The Policy Committee quickly identified that although Native Seeds/SEARCH has Tribal representation, it is not a Tribal entity and therefore we felt it was not our right or place to acknowledge one communities’ claim of ownership over another. Instead, we have developed a consultation process inclusive of all tribes claiming affiliation to the seeds in the seed collection, which would be initiated if a request were to be made. This would allow all parties to voice concerns before a single entity is afforded what was once available for all.

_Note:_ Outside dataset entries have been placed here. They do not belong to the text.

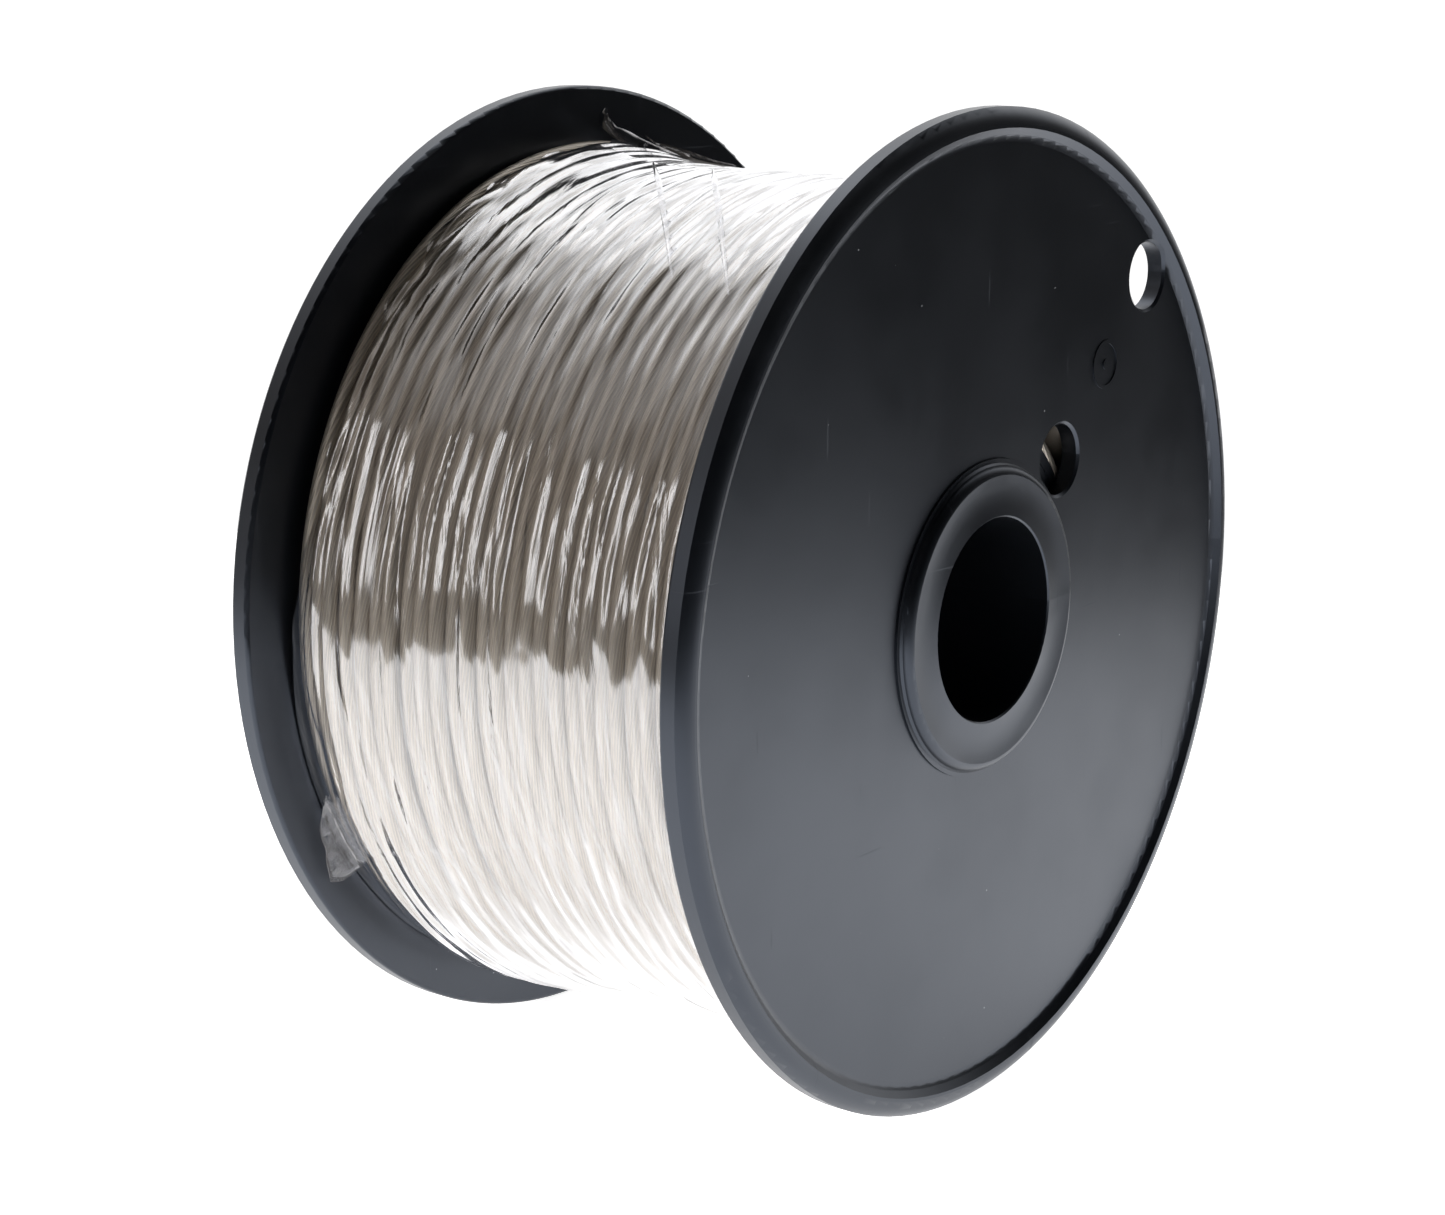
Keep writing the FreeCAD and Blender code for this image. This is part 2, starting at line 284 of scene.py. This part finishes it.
def cable_sheathed():
    """Clear smooth sheath over a twisted bundle of fine grey-brown and tan metal strands, with a painted
    highlight in light tan along the top of each strand.
    """
    material = bpy.data.materials.new("cable_clear_sheath")
    g = Graph(node_tree(material))
    uv = g.add("ShaderNodeUVMap", {"uv_map": "run"}).outputs[0]
    split = g.add("ShaderNodeSeparateXYZ", Vector=uv)
    along, around = split.outputs[0], split.outputs[1]
    place = g.add("ShaderNodeTexCoord").outputs["Object"]
    # twisted strands: bands that creep round the tube along its run
    twist = g.math("MULTIPLY", along, 1.0 / 0.105)
    phase = g.math("ADD", around, twist)
    drift = g.math("MULTIPLY", g.noise(g.scaled(uv, 26.0, 1.5, 1.0), 1.0, 2.0, 0.5), 0.20)
    phase = g.math("ADD", phase, drift)
    strands = g.math("SINE", g.math("MULTIPLY", phase, 2 * math.pi * 19))
    strands = g.ramp(strands, -1.0, 1.0)
    bundle = g.ramp(g.math("SINE", g.math("MULTIPLY", phase, 2 * math.pi * 4)), -1.0, 1.0)
    twisted = g.add("ShaderNodeCombineXYZ", X=along, Y=phase).outputs[0]
    thread = g.noise(g.scaled(twisted, 12.0, 55.0, 1.0), 1.0, 2.0, 0.6)
    patch = g.noise(place, 38.0, 2.0, 0.5)
    colour = g.mix(bundle, (0.375, 0.325, 0.270, 1), (0.590, 0.535, 0.470, 1))
    colour = g.mix(g.ramp(thread, 0.35, 0.65), colour, (0.480, 0.440, 0.395, 1))
    # painted highlight: the top of each strand is coloured light tan
    colour = g.mix(g.math("MULTIPLY", g.ramp(strands, 0.62, 1.0), 0.65), colour, (0.720, 0.650, 0.530, 1))
    colour = g.mix(g.math("MULTIPLY", g.ramp(patch, 0.55, 0.75), 0.30), colour, (0.600, 0.580, 0.550, 1))
    rough = g.ramp(thread, 0.3, 0.7, 0.34, 0.46)
    height = g.math("ADD", g.math("MULTIPLY", strands, 0.6), g.math("MULTIPLY", thread, 0.5))
    normal = g.bump(height, 0.00012, 0.8)
    shader = g.add("ShaderNodeBsdfPrincipled")
    g.put(shader, "Base Color", colour)
    g.put(shader, "Metallic", 0.72)
    g.put(shader, "Roughness", rough)
    g.put(shader, "Normal", normal)
    g.put(shader, "Coat Weight", 0.4)
    g.put(shader, "Coat Roughness", 0.12)
    g.put(shader, "Coat IOR", 1.5)
    out = g.add("ShaderNodeOutputMaterial")
    g.put(out, "Surface", shader.outputs[0])
    return material


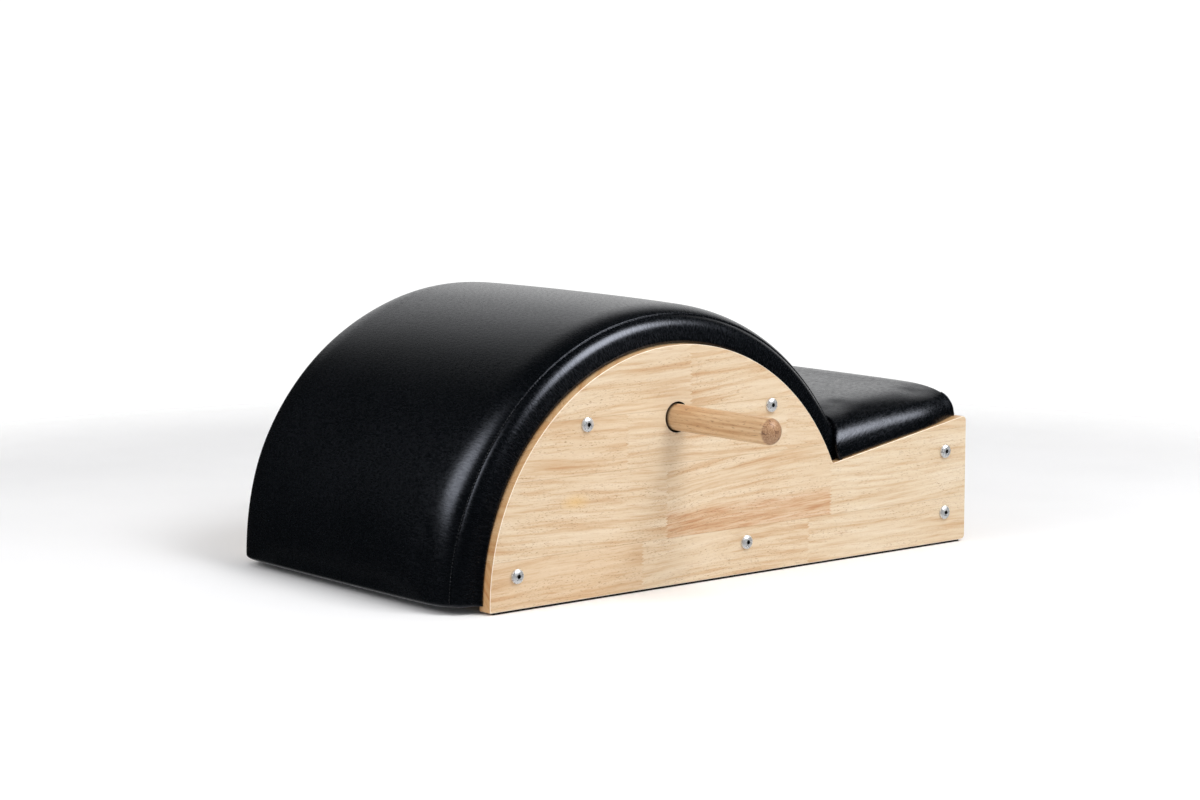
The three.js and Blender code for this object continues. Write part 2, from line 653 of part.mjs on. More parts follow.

The process we engaged in to develop this Seed Policy was not an easy one. I wholeheartedly believe our intentions were good and in the best interest of the seeds. We just had different perspectives and ways we felt they should be protected. Although the meetings were long with much debate, and at times we even ended the meeting angry, I am thankful we kept going and didn’t avoid those hard topics. Individually, we may not have gotten everything we wanted included in the Policy and that is okay because it is based on consensus and the impact to all. I hope that our stakeholders understand why the Policy was written and even if it isn’t perfect for you, I hope you are able to respect it as a policy that is inclusive of all of our stakeholders and ultimately developed with the seeds themselves at the center of our decisions. I am reminded of a quote of Joseph Joubert “it is better to debate a question without settling it than to settle a question without debating it.” This Policy was definitely one that was debated.
Hopefully I have provided some insight as to why the Policy was created and what it entails. I ask that you sit with it and ponder how this Policy will impact you and your people. I also ask you to try to imagine how you would you feel if this Policy was written in a manner that inhibited your ability to bring seeds relatives back to your community.
Thank you for your time reading this. I look forward with hope and appreciation.